Здесь, в этом доме, я жила. И знала, что так со двора выглядят многие дома на Епифаньевской. А ведь когда-то эта улица была одной из самых респектабельных в городе, о чем свидетельствовал и существующий по инерции (как я в библиотеке) Ювелирный магазин, и косящее под Парфенон здание Старой Биржи напротив. А за Биржей начинались причалы. Причалы «сейчас были, но река перестала быть кормилицей города. Отсюда и печальное превращение улицы. Бывает. Бывает и наоборот. Грабиловка и Солдатские выселки, бывшие когда-то уголовной окраиной, стали теперь вполне пристойными улицами почти что в центре города — мечтой врачей, учителей и отставных военных.
Но мне до этого нет дела. Я живу здесь, в доме на Епифаньевской, на втором этаже, а их всего-то два и есть, ибо дому лет двести, а еще сто лет назад в Итиль-городе дом о четырех этажах считался небоскребом.

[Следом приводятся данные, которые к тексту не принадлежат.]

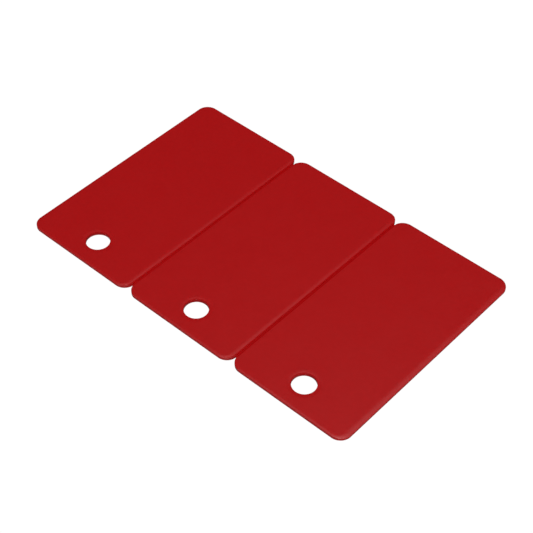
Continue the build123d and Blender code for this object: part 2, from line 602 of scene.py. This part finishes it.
def buildScoreWeb(side):
    low, high = webBox[side]
    centre = (low.x + high.x) / 2
    if side == "left":
        noses = tagLimits("left")[1], tagLimits("middle")[0]
    else:
        noses = tagLimits("middle")[1], tagLimits("right")[0]
    halfWidth = (noses[1] - noses[0]) / 2
    radius = card["cornerRadius"]
    arcStart = tagLimits("middle")[3] - radius       # where the tag corners begin to curve away
    steps, flareSteps = scoreWeb["alongSteps"], scoreWeb["flareSteps"]
    straight = [arcStart * (2 * step / steps - 1) for step in range(steps + 1)]
    flare = [arcStart + (high.y - arcStart) * (step + 1) / flareSteps for step in range(flareSteps)]
    rows = [-y for y in reversed(flare)] + straight + flare
    mesh = bmesh.new()
    scoreTone = mesh.verts.layers.float.new("scoreTone")
    across, along, deep = scoreWeb["acrossSteps"], len(rows) - 1, scoreWeb["thicknessSteps"]
    grid = {}
    for j, rowY in enumerate(rows):
        for i in range(across + 1):
            part = 2 * i / across - 1
            y = rowY - scoreWeb["endSag"] * (1 - part * part) * (rowY / high.y) ** scoreWeb["sagPower"]
            past = max(0, abs(y) - arcStart)
            half = halfWidth + radius - sqrt(radius * radius - past * past)
            dish = scoreWeb["bladeMark"] * (1 - part * part)
            for k in range(deep + 1):
                level = k / deep
                height = webFoot + dish + (webTop - webFoot - 2 * dish) * level
                if k in (0, deep) or j in (0, along) or i in (0, across):
                    vert = mesh.verts.new((centre + half * part, y, height))
                    # the whole web takes the score's painted shade
                    vert[scoreTone] = 1
                    grid[i, j, k] = vert

    def skin(corners):
        mesh.faces.new([grid[corner] for corner in corners])

    for j in range(along):
        for i in range(across):
            for k in (0, deep):
                skin([(i, j, k), (i + 1, j, k), (i + 1, j + 1, k), (i, j + 1, k)])
        for k in range(deep):
            for i in (0, across):
                skin([(i, j, k), (i, j + 1, k), (i, j + 1, k + 1), (i, j, k + 1)])
    for i in range(across):
        for k in range(deep):
            for j in (0, along):
                skin([(i, j, k), (i + 1, j, k), (i + 1, j, k + 1), (i, j, k + 1)])
    bmesh.ops.recalc_face_normals(mesh, faces=mesh.faces)
    piece = meshObject(f"{side}ScoreWeb", mesh)
    piece.data.materials.append(webMaterial)
    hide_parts(f"{side}_score_web")
    height = (webTop + webFoot) / 2
    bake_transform(piece)


for side in ("left", "right"):
    buildScoreWeb(side)
print("score webs ready")


studio = {
    "floorHalf": 4,             # the lit table reaches this far each way, in metres
    "floorGrid": 24,
    "floorDrop": 0.040,         # the lit table is this far below the card, so a folded tag clears it
    "white": 1.02,              # the table and the space round it, as the camera sees them
    "floorGlow": 0.62,          # what the table throws back at the card
    "floorGlint": 0.12,         # and how bright it is as a reflection in the plastic
    "surround": 0.035,          # what the dark studio behind the lights does to both
}

lights = {
    # a round soft key high beside the camera and a wide, weaker one overhead
    "key": {"azimuth": 47, "elevation": 58, "distance": 4.0,
            "diameter": 2.45, "radiance": 10.1},
    "overhead": {"azimuth": 98, "elevation": 82, "distance": 1.2,
                 "diameter": 1.50, "radiance": 1.13},
}

view = {
    "azimuth": 41.35,
    "elevation": 46.05,
    "distance": 0.2835,
    "target": (0.00204, -0.00230, 0),
    "roll": 0.74,
    "lens": 92.55,
    "sensor": 36,
    "clip": (0.01, 20),
}


def seenAndCast(tree, shader, cast, seen, glint, out):
    # its brightness as light on the card, as the camera sees it and as a reflection in the card
    path = addNode(tree, "ShaderNodeLightPath", -200, 300)
    last = None
    uses = ((cast, None), (seen, "Is Camera Ray"), (glint, "Is Glossy Ray"))
    for row, (strength, ray) in enumerate(uses):
        node = addNode(tree, shader, -200, -160 * row)
        node.inputs["Color"].default_value = (1, 1, 1, 1)
        node.inputs["Strength"].default_value = strength
        if ray:
            pick = addNode(tree, "ShaderNodeMixShader", 150 * row, 0)
            tree.links.new(path.outputs[ray], pick.inputs[0])
            tree.links.new(last, pick.inputs[1])
            tree.links.new(node.outputs[0], pick.inputs[2])
            last = pick.outputs[0]
        else:
            last = node.outputs[0]
    tree.links.new(last, out)


def makeFloor():
    mesh = bmesh.new()
    bmesh.ops.create_grid(mesh, x_segments=studio["floorGrid"], y_segments=studio["floorGrid"],
                          size=studio["floorHalf"])
    floor = meshObject("litTable", mesh)
    floor.location.z = cadBox[0].z - studio["floorDrop"]
    material = bpy.data.materials.new("litTableTop")
    material.use_nodes = True
    tree = material.node_tree
    tree.nodes.clear()
    out = addNode(tree, "ShaderNodeOutputMaterial", 700, 0)
    clear = addNode(tree, "ShaderNodeBsdfTransparent", 200, -200)
    facing = addNode(tree, "ShaderNodeNewGeometry", 200, 300)
    pick = addNode(tree, "ShaderNodeMixShader", 450, 0)
    seenAndCast(tree, "ShaderNodeEmission", studio["floorGlow"], studio["white"], studio["floorGlint"],
                pick.inputs[1])
    tree.links.new(facing.outputs["Backfacing"], pick.inputs[0])    # see-through from below
    tree.links.new(clear.outputs[0], pick.inputs[2])
    tree.links.new(pick.outputs[0], out.inputs[0])
    floor.data.materials.append(material)


def directionFrom(azimuth, elevation):
    # azimuth 0 stands on the ring-hole side, 90 on the right
    azimuth, elevation = radians(azimuth), radians(elevation)
    return Vector((sin(azimuth) * cos(elevation), -cos(azimuth) * cos(elevation), sin(elevation)))


def makeSurround():
    world = bpy.data.worlds.new("studioSurround")
    bpy.context.scene.world = world
    world.use_nodes = True
    tree = world.node_tree
    tree.nodes.clear()
    out = addNode(tree, "ShaderNodeOutputWorld", 400, 0)
    seenAndCast(tree, "ShaderNodeBackground", studio["surround"], studio["white"], studio["surround"],
                out.inputs[0])


def makeLight(name, look):
    data = bpy.data.lights.new(name, "AREA")
    data.shape = "DISK"
    data.size = look["diameter"]
    data.energy = look["radiance"] * pi * pi * data.size ** 2 / 4     # a flat disc's whole power
    light = bpy.data.objects.new(name, data)
    way = directionFrom(look["azimuth"], look["elevation"])
    light.location = way * look["distance"]
    light.rotation_mode = "QUATERNION"
    light.rotation_quaternion = (-way).to_track_quat("-Z", "Y")
    light.visible_camera = False
    bpy.context.scene.collection.objects.link(light)


def makeCamera():
    data = bpy.data.cameras.new("camera")
    data.lens = view["lens"]
    data.sensor_width = view["sensor"]
    data.clip_start, data.clip_end = view["clip"]
    data.dof.use_dof = False
    camera = bpy.data.objects.new("camera", data)
    back = directionFrom(view["azimuth"], view["elevation"])
    camera.location = Vector(view["target"]) + back * view["distance"]
    turn = (-back).to_track_quat("-Z", "Y").to_matrix() @ Matrix.Rotation(radians(view["roll"]), 3, "Z")
    camera.rotation_mode = "QUATERNION"
    camera.rotation_quaternion = turn.to_quaternion()
    bpy.context.scene.collection.objects.link(camera)
    bpy.context.scene.camera = camera


makeFloor()
makeSurround()
for name, look in lights.items():
    makeLight(name, look)
makeCamera()
bpy.context.scene.view_settings.view_transform = "Standard"
bpy.context.scene.view_settings.look = "None"
print("studio ready")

Описать свое жилище в подробностях я не могу. Тут нужен Достоевский. Квартира портного Капернаумова — вот что это такое. Да еще коммунальная. С коридорами, уводящими в никуда, с потолками, скопированными с гробовых крышек, щелястыми стенами и множеством комнат, населенных бледными болезненными женщинами разных возрастов. Мужчины фрагментарно появляются, но здешняя атмосфера, кажется, для них губительна. Они начинают болеть, умирают либо сбегают. Женщины тоже болеют часто, были случаи, что сходили с ума, но продолжают жить. И не бегут, хотя им это было бы легче — путем замужества. Но они предпочитают приводить мужей сюда. После чего те начинают болеть и т. п.
И еще здесь тоже почти всегда темно. Причем свет начал отключаться задолго до нынешних городских перебоев с энергией. Просто дом не ремонтировали с последнего визита в город государя императора по случаю трехсотлетия правящего дома, и что там осталось от проводки — никому не разобрать. Все как-то привыкли, приспособились и никуда не ходили жаловаться, тем более что отопление и газ были в порядке.
Чтобы попасть к себе, мне нужно было пройти через кухню. С вечера там обычно зажигали ради освещения одну-две конфорки и тем обходились. И сейчас на плите тлел лиловый ободок. Возле занавешенного окна дремала на стуле старуха Абдулмуратовна, сложив руки на животе. Она почти все время проводила на кухне.
У себя в комнате я переоделась, накинула куртку, повязала платок, взяла фонарь и ведро и снова вышла.
На сей раз Абдулмуратовна приподняла морщинистое веко. Более ничто не шевельнулось.
— Ты куда это на ночь глядя? — Голос словно исходил из глубин живота.
— В сарай. Картошка кончилась.
— А-а. — Веко захлопнулось.
Следующий день был таким же — ветер и снег. Сугробы еще приблизились к окнам второго этажа. И библиотекарши у входа привычно вещали, что о прошлом годе снегопады были до середины мая, а в этом, наверное, затянутся.